„Neither space nor number, nor even time, have the same significance for us that they had for the men [throughout history].“
(E.T. Bell 1937)
Artefacts mobilize spaces‘ and times‘ uniformity into an open scope and infinitesimal range of possible arrangements, foldings, compartimentability. With a non-romanticizing eye, we want to look at spaces of intense experience, under the following methodological assumptions: Grammar provides the possibility structure for what can be expressed in language. We will look specifically at two aspects: grammatical cases and articles. While the latter determine the definiteness or indexicality of nouns (a, this, none etc), cases provide the verbs with a voice (passive, active, medium), make possible subjects and objects of happenings distinguishable and relateable in a manner of ways (nominative, dative, instrumental, etc), and are capable of expressing circumstantial information as position or duration in space and time. In this module we will regard urban activities as verbs that engender cases, and we will regard artefacts as the specifying operators of such engendering.
It is the goal of the module that each student develops the prototype of a conceptual grammar for expressing activities‘ (verbs‘) excertable inflections on things (nouns). The experimental aspect will be to depart from an unusual perspective: we will especially be interested in specifically urban activities enhanced with technological appliances, like a hairdryer, a rice cooker, a moped, a theater space, etc. We will try to read technology in terms of auxiliary structures for expressing new verbal forms and assume that articulating intensities of experience means expressing the different forms actuality can take.

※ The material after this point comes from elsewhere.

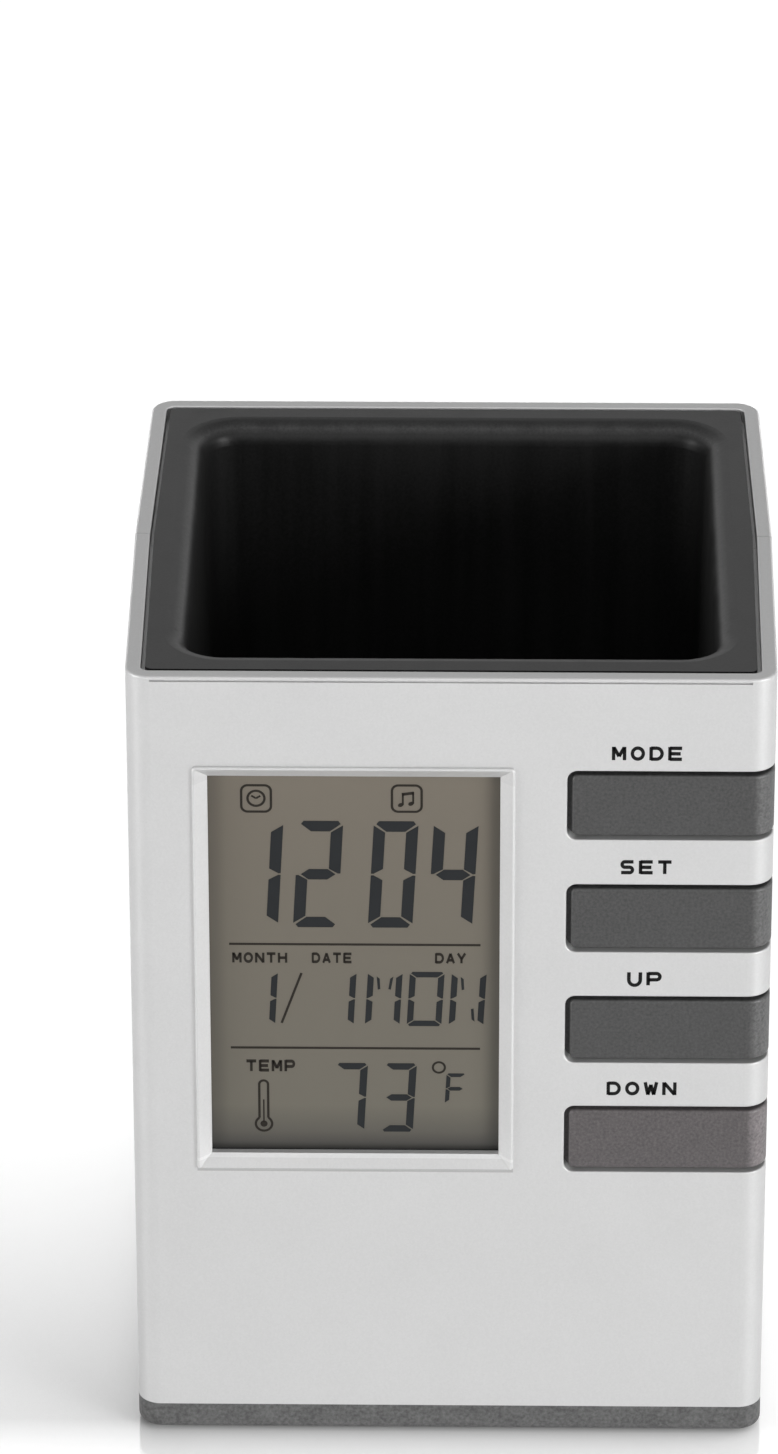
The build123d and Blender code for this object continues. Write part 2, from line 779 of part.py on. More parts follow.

Understanding the scope of grammatical categories for what can be expressed in a way allowing for generalization, the students will gain a powerful toolbox for articulating their own brands and identities as globally active architects.
We will start with an amateur-adventure-tour through the „genesis“ of generalizing and abstracting: in what situations and contexts, and by whom, were ideas like the postulational method for investigation, integration of areas by approximation, the coordination of points, the derivation of functions, symmetry groups, variational calculus and invariants, the generality of algebraic formula, the binary code for symbolic logic, or the distinction between cardinal, ordinal or even ideal numbers invented? Each student will read one chapter (or two short ones) in E.T. Bells Men of Mathematics, The Lives and Achievements of the Great Mathematicians from Zeno to Poincaré (Touchstone 1986 ) and present the core concepts in a few slides. Like this we will gather a catalog of powerful schemata of how to generalize and abstract in an enriching, not in an impoverishing way. We can regard these schemata as tools for learning to think, articulate, and dope situations.